脳梗塞というだけで充分大きな病気であることにかわりないのに、大きな後遺症が残らなかったことは本人にとっていい事だったのでしょうか?

実際、うちの父の場合、言葉にも運動神経にもほとんど後遺症がでませんでした。よく周りの人からは「軽く済んで良かったね」などと励ましの言葉をいただくこともしばしばでした。でもその軽く済んだ脳梗塞は本人の認識の甘さを生んでしまうことになります。

うちの場合はタバコがやめられませんでした。隠れて吸っていて吸っていないと嘘をつくなどといったことが度々あり、私が怒鳴りつけてしまうことは日常茶飯事で、取っ組み合いになることもありました。左手が少しだけ動かしにくいということがありましたが、おかげで茶碗や皿を持たずに首を動かして食べるといった姿が目立ちました。まるで動物を飼っているかの様な感覚になりました。

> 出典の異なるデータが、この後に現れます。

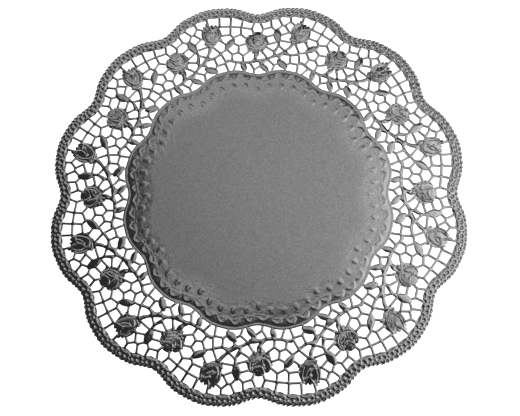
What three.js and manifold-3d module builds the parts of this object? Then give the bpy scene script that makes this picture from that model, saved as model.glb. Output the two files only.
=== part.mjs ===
// A round foil-paper lace doily: one sheet with a plain plate, a net with roses and leaves, and a scalloped rim.
// Millimetres, +Z up. The origin is the middle of the underside, and a valley between two scallops lies on +X.
import * as THREE from 'three';
import { mergeVertices } from 'three/addons/utils/BufferGeometryUtils.js';
import Module from 'manifold-3d';

const wasm = await Module();
wasm.setup();

// Driving dimensions
const REPEATS = 12;
const REPEAT_ANGLE = 360 / REPEATS;
const LOBE_ANGLE = REPEAT_ANGLE / 2;
const SHEET = 1;
const BAR = 1.5;
const GAPS_CUT = 25;

// Heights above the underside of what stands out of the sheet, and how deep its solids are rooted in it
const LEAF_TOP = 1.7;
const ROSE_SHOULDER = 1.9;
const ROSE_TOP = 2.4;
const RIM_CREST = 1.9;
const LIP_CREST = 1.6;
const ROOT = 0.5;

// Outlines as a mean radius and waves of 12, 24 and 36 to the turn, all highest in the middle of a lobe
const EDGE = { mean: 175.93, waves: [4.76, -1.1, 0.44] };
const PLATE = { mean: 114.6, waves: [2.95, -0.62, 0] };

// The rim and the plate's lip are ridges that follow those outlines
const RIM = { inset: 0.4, breadth: 9.4, steps: 8 };
const RIM_INNER = RIM.breadth + 2 * RIM.inset;
const LIP = { inset: 0.8, breadth: 2.6, steps: 4 };

// One row for each gap of a repeat, the largest first: the middle that its cell of the net is built around.
// The small gaps past the number cut only hold the net's bars in place.
const GAPS = [
  { radius: 164.5, angle: 10.3 },
  { radius: 153.5, angle: 7.6 },
  { radius: 166.0, angle: 17.8 },
  { radius: 127.2, angle: 3.6 },
  { radius: 160.2, angle: 23.9 },
  { radius: 162.5, angle: 6.9 },
  { radius: 128.0, angle: 18.8 },
  { radius: 152.0, angle: 3.8 },
  { radius: 155.4, angle: 0.0 },
  { radius: 166.2, angle: 13.9 },
  { radius: 128.5, angle: 8.2 },
  { radius: 140.0, angle: 20.1 },
  { radius: 119.7, angle: 15.1 },
  { radius: 152.2, angle: 26.4 },
  { radius: 138.0, angle: 24.4 },
  { radius: 136.5, angle: 9.0 },
  { radius: 136.2, angle: 16.9 },
  { radius: 155.2, angle: 10.8 },
  { radius: 159.2, angle: 3.2 },
  { radius: 131.2, angle: 12.0 },
  { radius: 141.5, angle: 13.7 },
  { radius: 121.0, angle: 11.2 },
  { radius: 114.5, angle: 29.2 },
  { radius: 144.7, angle: 6.5 },
  { radius: 164.5, angle: 21.4 },
  { radius: 134.7, angle: 5.6 },
  { radius: 131.7, angle: 25.8 },
  { radius: 147.5, angle: 11.0 },
  { radius: 116.5, angle: 3.8 },
  { radius: 117.5, angle: 21.4 },
  { radius: 148.5, angle: 20.1 },
  { radius: 119.5, angle: 25.1 },
  { radius: 129.0, angle: 15.3 },
  { radius: 158.8, angle: 27.3 },
  { radius: 118.0, angle: 8.4 },
  { radius: 154.5, angle: 21.3 },
  { radius: 144.0, angle: 25.3 },
  { radius: 158.7, angle: 19.3 },
  { radius: 126.7, angle: 28.8 },
  { radius: 124.2, angle: 23.4 },
  { radius: 119.7, angle: 1.0 },
  { radius: 134.0, angle: 21.9 },
];

// One row for each rose of a repeat, with its sizes along and across the radius
const ROSES = [
  { name: 'lobe rose', radius: 155.0, angle: 15.7, along: 20.0, across: 17.6 },
  { name: 'valley rose', radius: 142.4, angle: 0.4, along: 18.8, across: 22.0 },
];

// One row for each leaf of a repeat, from its root to its tip
const LEAVES = [
  { name: 'beside valley rose', fromRadius: 142.0, fromAngle: 22.6, toRadius: 156.5, toAngle: 23.8, breadth: 7.6 },
  { name: 'beside lobe rose', fromRadius: 137.5, fromAngle: 12.5, toRadius: 147.5, toAngle: 8.0, breadth: 6.6 },
  { name: 'low middle', fromRadius: 125.6, fromAngle: 22.3, toRadius: 118.6, toAngle: 17.2, breadth: 7.0 },
  { name: 'low side', fromRadius: 121.8, fromAngle: 29.5, toRadius: 112.8, toAngle: 25.0, breadth: 5.6 },
  { name: 'low small', fromRadius: 123.6, fromAngle: 6.8, toRadius: 113.6, toAngle: 5.3, breadth: 5.6 },
];

// One row for each straight stretch of a stem that is broader than a bar
const STEMS = [
  { name: 'lobe rose stem', fromRadius: 146.0, fromAngle: 16.6, toRadius: 133.2, toAngle: 20.6, breadth: 2.6 },
  { name: 'valley rose stem', fromRadius: 134.0, fromAngle: 0.2, toRadius: 123.0, toAngle: 2.4, breadth: 3.0 },
  { name: 'leaf stem', fromRadius: 143.0, fromAngle: 22.1, toRadius: 130.0, toAngle: 23.8, breadth: 2.0 },
  { name: 'long vine', fromRadius: 123.0, fromAngle: 28.0, toRadius: 133.0, toAngle: 20.0, breadth: 2.2 },
  { name: 'long vine end', fromRadius: 132.0, fromAngle: 20.0, toRadius: 134.5, toAngle: 14.0, breadth: 2.0 },
  { name: 'short vine', fromRadius: 126.6, fromAngle: 12.5, toRadius: 123.2, toAngle: 5.0, breadth: 2.0 },
  { name: 'short vine end', fromRadius: 123.2, fromAngle: 5.0, toRadius: 123.4, toAngle: -1.5, breadth: 2.0 },
];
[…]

うち父の場合、「自分はまだ大丈夫」と思っていたが為に起こった事故と言っても過言ではありません。後遺症が軽い事で介護認定も受ける事が出来ません。また、軽く済む程度の病気と認識しているのではないかと感じてしまう話も多々されていました。

「自分は大丈夫」といった過信は保険にも入らない車に乗り、病院に緊急で入院をしているのに看護師さんの話も聞くことができない人間にしました。周りでいくら声掛けをしてもテーブルの上のおかずすら見つける事が出来ないといった状況でした。

長々とお話させていただきましたが、結局は本人の意思がしっかりしないと禁煙も病気の予防もとても難しいことになります。本人自身も病気を受け入れられていないことが受け入れられていないのも事実です。

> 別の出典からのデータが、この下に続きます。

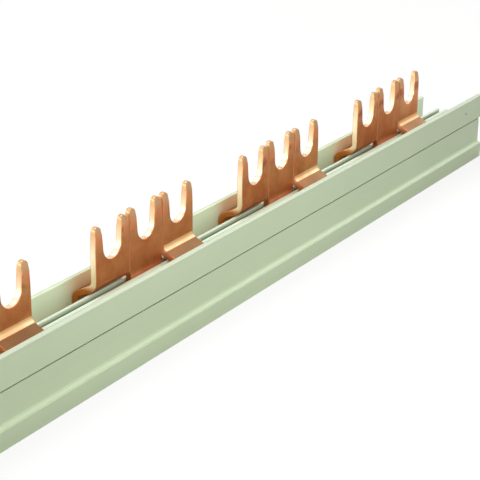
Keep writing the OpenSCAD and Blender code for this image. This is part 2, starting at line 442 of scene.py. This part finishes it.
# %% Round the corners of an outline
def rounded(corners, steps=6):
    """Turns corners (y, z, radius) of a closed outline into points, with an arc at each corner."""
    points = []
    count = len(corners)
    for i, (y, z, radius) in enumerate(corners):
        here = Vector((y, z))
        if radius <= 0:
            points.append(here)
            continue
        before = (Vector(corners[i - 1][:2]) - here).normalized()
        after = (Vector(corners[(i + 1) % count][:2]) - here).normalized()
        half = before.angle(after) / 2
        start = here + before * radius / math.tan(half)
        centre = here + (before + after).normalized() * radius / math.sin(half)
        sweep = (start - centre).angle_signed(here + after * radius / math.tan(half) - centre)
        for k in range(steps + 1):
            points.append(centre + Matrix.Rotation(-sweep * k / steps, 2) @ (start - centre))
    return points


print("a rounded square has", len(rounded([(0, 0, 1), (4, 0, 1), (4, 4, 1), (0, 4, 1)])), "points")

# %% The sizes of the profile, in millimetres
FORK_FACE = 1.95                  # front face of the row of forks
FRONT = dict(lower=-9.65, upper=-9.05, recess=-8.65, inner=-7.65, top=17.8)
# Each rib is where it starts and ends in Y, and its top. The back wall is given the same way.
RIBS = [(-4.25, -3.25, 11.8), (0.85, 1.85, 11.8), (3.55, 4.35, 11.6)]
BACK = (8.65, 9.65, 14.2)
FLOOR, REAR_FLOOR = 1.8, 1.3
LEDGE, COVE, GROOVE, GROOVE_H, GROOVE_D = 4.0, 1.0, 11.4, 0.5, 0.25
LENGTH = 228.3
TOP_R, CORNER_R, FOOT_R, CHAMBER_R = 0.3, 0.12, 0.2, 0.4
LEDGE_R, GROOVE_R = 0.15, 0.05
COVE_STEP = 10                            # degrees
REAR_RIB = RIBS[-1]

cove = [(FRONT["lower"] + COVE * math.sin(a), LEDGE + COVE - COVE * math.cos(a), 0)
        for a in (math.radians(d) for d in range(COVE_STEP, 91, COVE_STEP))]
in_groove_y, groove_low = FRONT["recess"] + GROOVE_D, GROOVE - GROOVE_H
corners = [(FRONT["lower"], 0, FOOT_R), (FRONT["lower"], LEDGE, LEDGE_R)] + cove
corners += [(FRONT["recess"], groove_low, CORNER_R), (in_groove_y, groove_low, GROOVE_R),
            (in_groove_y, GROOVE, GROOVE_R), (FRONT["upper"], GROOVE, CORNER_R),
            (FRONT["upper"], FRONT["top"], TOP_R), (FRONT["inner"], FRONT["top"], TOP_R),
            (FRONT["inner"], FLOOR, CHAMBER_R)]
for rib in RIBS:
    near, far, top = rib
    behind = REAR_FLOOR if rib == REAR_RIB else FLOOR
    corners += [(near, FLOOR, CORNER_R), (near, top, TOP_R), (far, top, TOP_R),
                (far, behind, CORNER_R)]
wall_in, wall_out, wall_top = BACK
corners += [(wall_in, REAR_FLOOR, CORNER_R), (wall_in, wall_top, TOP_R),
            (wall_out, wall_top, TOP_R), (wall_out, 0, FOOT_R)]
section = rounded(corners)
print("points in the section:", len(section))

# %% Extrude the section
def finish_mesh(name, mesh_builder, materials):
    """Turns a bmesh into a smooth shaded object with its materials."""
    bmesh.ops.recalc_face_normals(mesh_builder, faces=mesh_builder.faces)
    data = bpy.data.meshes.new(name)
    mesh_builder.to_mesh(data)
    mesh_builder.free()
    for face in data.polygons:
        face.use_smooth = True
    for material in materials:
        data.materials.append(material)
    made = bpy.data.objects.new(name, data)
    bpy.context.scene.collection.objects.link(made)
    return made


SAWN = 1                                  # material slot of the end faces
builder = bmesh.new()
rings = []
for x in (-LENGTH / 2, LENGTH / 2):
    rings.append([builder.verts.new(Vector((x, p.x, p.y)) * MM) for p in section])
for i in range(len(section)):
    j = (i + 1) % len(section)
    builder.faces.new((rings[0][i], rings[0][j], rings[1][j], rings[1][i]))
for ring in rings:
    builder.faces.new(ring).material_index = SAWN
profile = finish_mesh("profile_extrusion", builder, [pvc, sawn_pvc])
print("profile faces:", len(profile.data.polygons))

# %% Soften its sawn ends
SHARP = math.radians(35)                  # an edge that turns more than this is sharp
END_ROUNDING, COMB_ROUNDING = 0.08, 0.15  # millimetres


def soften(piece, width, material=-1):
    """Rounds the sharp edges of a piece and keeps its flat faces flat in the shading. The rounded
    edges take the material slot of that number, or their neighbours' with -1."""
    bevel = piece.modifiers.new("edge_rounding", "BEVEL")
    bevel.width = width * MM
    bevel.segments = 2
    bevel.limit_method = "ANGLE"
    bevel.angle_limit = SHARP
    bevel.use_clamp_overlap = True
    bevel.material = material
    weighted = piece.modifiers.new("flat_face_shading", "WEIGHTED_NORMAL")
    weighted.keep_sharp = False
    weighted.weight = 100
    return piece


soften(profile, END_ROUNDING)
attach(profile, "root")
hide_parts("insulating_profile")
print("profile in place")

# %% [markdown]
# ## The combs
# A comb is made from a flat blank. A press stamps the conductor strip with its tabs and forks,
# and a second tool folds the tabs of the two outer combs so that all forks stand in one plane.
# The mesh is made in the same order: a flat outline first, and then a fold that carries every
# point of the blank round two bends. Last, the tips are coined: the press rounds their edges, so
# that they slide under the terminals.

# %% The sizes of the combs, in millimetres
PITCH, GROUPS, FORK_PITCH, FORK_W = 53.4, 4, 11.4, 10.9
STRIP_T, STRIP_H, COMB_H, COMB_LEN = 1.5, 6.7, 25.0, 218.3
SLOT_W, SLOT_DEPTH, SLOT_FLARE, TINE_TAPER = 5.9, 7.9, 0.35, 0.2
LEAD_H, LEAD_FRONT, LEAD_BACK = 2.2, 0.35, 0.1
KNEE, JOG, DROP, BEND_R = 12.1, 5.1, 2.5, 1.4
WAIST, COINING = 0.8, 0.42                # face below the slot, and rounding of the tips
STRAIGHT = 0.001                          # radians: a strip that turns less is straight
SLACK = 0.01                              # millimetres, so that rounding loses no edge
FACE, CUT, FOLD = 0, 1, 2                 # material slots: rolled, sheared, and burnished copper with a painted highlight

slot_centre = COMB_H - SLOT_DEPTH + SLOT_W / 2
tine_inner, tine_outer = SLOT_W / 2 + SLOT_FLARE, FORK_W / 2 - TINE_TAPER
tip_r = (tine_outer - tine_inner) / 2
tip_middle = (tine_outer + tine_inner) / 2
bend_angle = math.pi / 2 - math.atan2(DROP, JOG)
bend_mid = BEND_R + STRIP_T / 2
tangent = bend_mid * math.tan(bend_angle / 2)
slant = math.hypot(JOG, DROP) - 2 * tangent
print("bend in degrees:", round(math.degrees(bend_angle), 1), "slant in mm:", round(slant, 2))

# %% Fold the blank
def walk(place, heading, moves, steps=8):
    """Follows a strip's centre line in Y and Z. Each move is a straight length, or a bend as
    (radius, angle). Returns rows of (length along the strip, y, z, heading)."""
    (y, z), length = place, 0.0
    line = [(length, y, z, heading)]
    for move in moves:
        radius, angle = move if isinstance(move, tuple) else (0.0, 0.0)
        for _ in range(steps if angle else 1):
            step = angle / steps
            chord = 2 * radius * math.sin(abs(step) / 2) if angle else move
            y += chord * math.cos(heading + step / 2)
            z += chord * math.sin(heading + step / 2)
            heading += step
            length += radius * abs(step) if angle else move
            line.append((length, y, z, heading))
    return line


leg = KNEE - DROP - tangent
folded = walk((JOG, 0.0), math.pi / 2,
              [STRIP_H, leg - STRIP_H, (bend_mid, bend_angle), slant, (bend_mid, -bend_angle)])
flat = walk((0.0, 0.0), math.pi / 2, [STRIP_H])
stretch = folded[-1][0] - folded[-1][2]
print("fold ends at y, z:", [round(v, 3) for v in folded[-1][1:3]])
print("the fold takes this much more blank in mm:", round(stretch, 3))

# %% Draw half a fork
def right_tine(steps=10):
    """The outline of the right tine from the middle of the slot's bottom to the fork's side, as
    (x, height) in millimetres. Two points lie on the line where the lead-in starts."""
    lead_z, tip_z = COMB_H - LEAD_H, COMB_H - tip_r
    part = (lead_z - slot_centre) / (tip_z - slot_centre)
    arc = [(SLOT_W / 2 * math.sin(a), slot_centre - SLOT_W / 2 * math.cos(a))
           for a in (math.pi / 2 * k / steps for k in range(steps + 1))]
    tip = [(tip_middle - tip_r * math.cos(a), tip_z + tip_r * math.sin(a))
           for a in (math.pi * k / steps for k in range(steps + 1))]
    inner = [(SLOT_W / 2 + SLOT_FLARE * part, lead_z)]
    outer = [(FORK_W / 2 - TINE_TAPER * part, lead_z), (FORK_W / 2, slot_centre)]
    return arc, inner, tip, outer


arc, inner, tip, outer = right_tine()
print("points in half a fork:", len(arc) + len(inner) + len(tip) + len(outer))

# %% Build a comb
def build_comb(name, line, side, fork_x):
    """One comb. line is the fold of its tabs, side is +1 for a leg behind the forks and -1 for one
    in front, and fork_x is the place of its forks in each group. Its bottom edge is at z = 0."""
    builder = bmesh.new()
    known = {}
    end_length, end_y, end_z, _ = line[-1]

    def point(x, row, front):
        """A vertex on the strip: front is +1 on the face towards -Y and -1 on the other, as they
        lie before side mirrors the strip."""
        length, y, z, heading = row
        lead = LEAD_FRONT if front == side else LEAD_BACK
        half = STRIP_T / 2 - lead * max(0.0, z - (COMB_H - LEAD_H)) / LEAD_H
        y -= front * half * math.sin(heading)
        z += front * half * math.cos(heading)
        key = (round(x, 5), round(length, 5), front)
        if key not in known:
            known[key] = builder.verts.new(Vector((x, side * y, z)) * MM)
        return known[key]

    def face(verts, material):
        builder.faces.new(verts).material_index = material

    def both_faces(outline, materials=(FACE, FACE)):
        for front, material in zip((1, -1), materials):
            face([point(x, row, front) for x, row in outline], material)

    def edge(outline):
        for (x1, row1), (x2, row2) in zip(outline, outline[1:]):
            face([point(x1, row1, 1), point(x2, row2, 1),
                  point(x2, row2, -1), point(x1, row1, -1)], CUT)

    def upright(z):
        return (end_length + z - end_z, end_y, z, math.pi / 2)

    left, right = -COMB_LEN / 2, COMB_LEN / 2
    rows = line + [upright(slot_centre - SLOT_W / 2 - WAIST)]
    bottom, top = rows[0], rows[1]
    stops = [left]
    for group in range(GROUPS):
        middle = (group - (GROUPS - 1) / 2) * PITCH + fork_x
        stops += [middle - FORK_W / 2, middle + FORK_W / 2]
        for low, high in zip(rows[1:], rows[2:]):
            turn = high[3] - low[3]
            skins = (FACE, FACE)
            if abs(turn) > STRAIGHT:
                skins = (FOLD, FACE) if turn > 0 else (FACE, FOLD)
            both_faces([(stops[-2], low), (stops[-1], low),
                        (stops[-1], high), (stops[-2], high)], skins)
            edge([(stops[-2], low), (stops[-2], high)])
            edge([(stops[-1], low), (stops[-1], high)])
        tines = {}
        for way in (1, -1):
            tines[way] = [[(middle + way * x, upright(z)) for x, z in part]
                          for part in right_tine()]
            arc, inner, tip, outer = tines[way]
            edge(arc + inner + tip + outer + [(middle + way * FORK_W / 2, rows[-1])])
            both_faces(inner + tip + outer[:1])
        waist = [(middle + way * FORK_W / 2, rows[-1]) for way in (-1, 1)]
        (arc, inner, _, outer), (arc2, inner2, _, outer2) = tines[1], tines[-1]
        both_faces(waist + outer[::-1] + inner[::-1] + arc[::-1] + arc2[1:] + inner2 + outer2)
    stops.append(right)
    for number, (a, b) in enumerate(zip(stops, stops[1:])):
        both_faces([(a, bottom), (b, bottom), (b, top), (a, top)])
        edge([(a, bottom), (b, bottom)])
        if number % 2 == 0:
            edge([(a, top), (b, top)])
    for x in (left, right):
        edge([(x, bottom), (x, top)])
    lead_starts = (COMB_H - LEAD_H - SLACK) * MM
    coined = [e for e in builder.edges if e.calc_face_angle(0.0) > SHARP
              and min(v.co.z for v in e.verts) > lead_starts]
    bmesh.ops.bevel(builder, geom=coined, offset=COINING * MM, segments=4, profile=0.5,
                    affect="EDGES", clamp_overlap=True, material=FACE)
    comb = finish_mesh(name, builder, [copper, sheared, burnished_and_highlight])
    return soften(comb, COMB_ROUNDING, material=FACE)


SEATS = {"rear_comb": 1.3, "middle_comb": 1.8, "front_comb": 1.8}
combs = {
    "rear_comb": build_comb("rear_comb_folded", folded, 1, -FORK_PITCH),
    "middle_comb": build_comb("middle_comb_flat", flat, 1, 0.0),
    "front_comb": build_comb("front_comb_folded", folded, -1, FORK_PITCH),
}
for node, comb in combs.items():
    comb.data.transform(Matrix.Translation(Vector((0, FORK_FACE + STRIP_T / 2, SEATS[node])) * MM))
    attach(comb, "root")
    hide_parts(node)
    print(node, "vertices:", len(comb.data.vertices), "faces:", len(comb.data.polygons))

# %% [markdown]
# ## The view transform
# The colours must come out as written, so the view transform is Standard.

# %% Finish
bpy.context.scene.view_settings.view_transform = "Standard"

病気になる人自身の性格も十分に影響しますが発病した人の年齢などもこれから先、元気に生きていたいのか、それとも何か違う選択肢があるのかという事の話合いになることもしばしばです。私からすれば、兄弟もいないので、少しでも元気に生活していて欲しいと感じますが、本人の甘えは生活を変える事が出来ません。もちろん自分の人生であることに変わりはありませんが、家族がいる場合、残される家族の事を考える必要があります。

面倒を見てもらっている、心配をかけていると考えて相手の事を思うことが出来れば甘えた考えも捨てて、きちんと元気に過ごすという目標を見つける事ができますが、みんながみんなそうではないのです。患者側も面倒を見る側もお互いがお互いに配慮する気持ちがなければうまく病気を付き合いながら生活することは困難になります。